Os alemães conseguiram o golpe certeiro de Kroos contra a Suécia que os fez acreditar no apuramento para os “oitavos”, mas caíram frente à República da Coreia e foram mais cedo para casa. Uma desilusão, mas que encontra resposta, entre vários aspectos, na má gestão do dossier Neuer/Ter Stegen.
A Argentina foi uma confusão permanente e Sampaoli não se safou. Mudanças, mudanças e mais mudanças. Adorei o golo de Messi contra a Nigéria, bem lançado por Banega, mas a falta de coesão daquela equipa foi assustadora.

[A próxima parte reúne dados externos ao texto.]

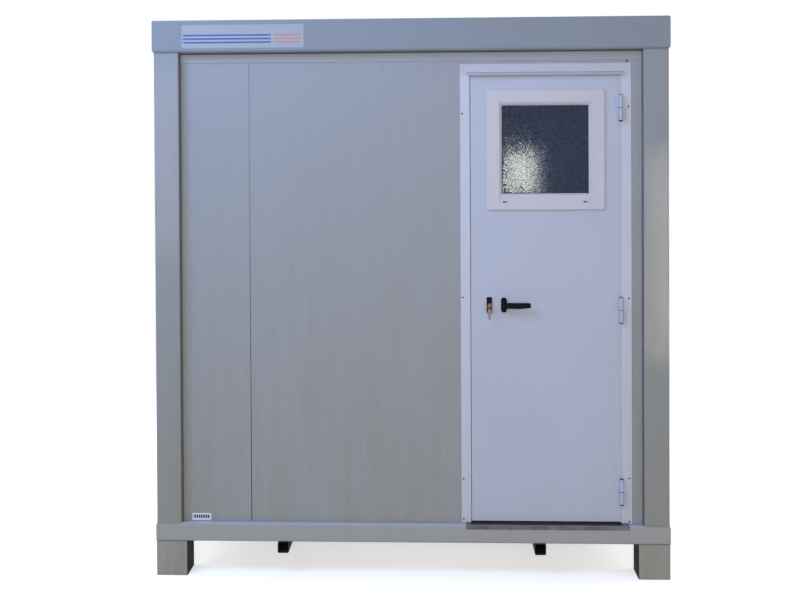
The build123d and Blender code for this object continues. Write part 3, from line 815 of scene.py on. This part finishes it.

A França corrigiu aquilo que tinha de corrigir depois da estreia contra a Austrália. Contra o Peru, já com Matuidi e Giroud no onze, foi diferente, para muito melhor. A assimetria do desenho, visível no desalinhamento entre Matuidi e Mbappé nos respectivos flancos, foi um dos indicadores do grande equilíbrio de forças da França, percebendo-se que todos os titulares estavam optimizados ao mesmo tempo que o conjunto ficou fortalecido e cooperante. E vimos como Giroud segurava e tabelava, com Griezmann a ligar jogo por onde quisesse. Hernández e Pavard não fizeram a qualificação, mas seguraram muito bem, talvez de uma forma que Mendy e Sidibé não teriam conseguido para libertar as roturas de quem jogasse à sua frente. Ganhou a melhor de todas as Selecções.
Onze ideal: Lloris; Vrsaljko, Varane, Godín, Hernández; Modric, Kanté, Coutinho; Griezmann; Lukaku, Hazard."